02/07/2009

RAZÃO E SONHO

Em 1619, numa noite de novembro, Descartes sonhou com um “método universal para encontrar a verdade”. Anotou os sonhos, pesquisou, duvidou, teve certeza e só então lançou sua sentença: Penso, logo existo. Num mundo medieval regido por leis divinas e métodos teológicos, o slogan criado pelo filósofo francês logo se transformaria em marco da era moderna, da era da Razão - assim em maiúsculo.

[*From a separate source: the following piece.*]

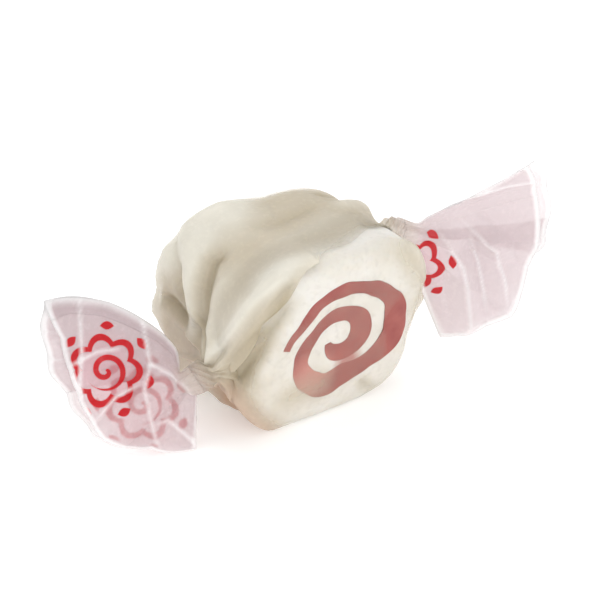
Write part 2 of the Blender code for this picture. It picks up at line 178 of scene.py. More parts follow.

A estrutura do pensamento ocidental jamais seria a mesma depois do upgrade provocado por Descartes. Mas esse upgrade se deve mais à interpretação que o mundo fez do slogan cartesiano do que da própria vontade do filósofo. Foi desejo da (in)consciência coletiva transformar razão em sinônimo de ciência, certeza, progresso e escrevê-la com R maiúsculo.

Até aqui, essa história é bem conhecida. Mas o que pouco se diz sobre ela é que o método cartesiano nasceu a partir de uma série de três sonhos que Descartes teve naquela noite de novembro. Logo, o ponto principal de uma das obras inaugurais da era da Razão (Discurso sobre o método, 1637), apareceu para seu autor através de um canal da ordem da irracionalidade, do inconsciente coletivo: o sonho.

Por ironia do destino, a Razão moderna deve a Descartes o fato de ele ter literalmente acreditado nos seus sonhos. E pra nossa sorte, quando ele sonhou com as bases do seu método racionalista, o mundo do conhecimento ainda não vivia sob o absolutismo da Razão.

Às vésperas de fecharmos a primeira década do século 21, os sistemas do inconsciente e da consciência ainda são tratados em regime de oposição, como se digladiassem entre si, quando na verdade, são sistemas complementares. Isto Descartes já sabia - e não é à toa que foi grande no que fez.

Um comentário:

ana dumas disse...

Sempre me intrigou o fato do método criado por Descartes chamar-se cartesiano (porque não descartesiano?). Em pleno século XVI, René Descartes ousou escrever na sua língua original, o francês, quando todo o mundo letrado europeu escrevia e lia em latim.

Em compensação, foi a tradução em latim do seu nome - Renatus Cartesius - que originou o nome do seu método.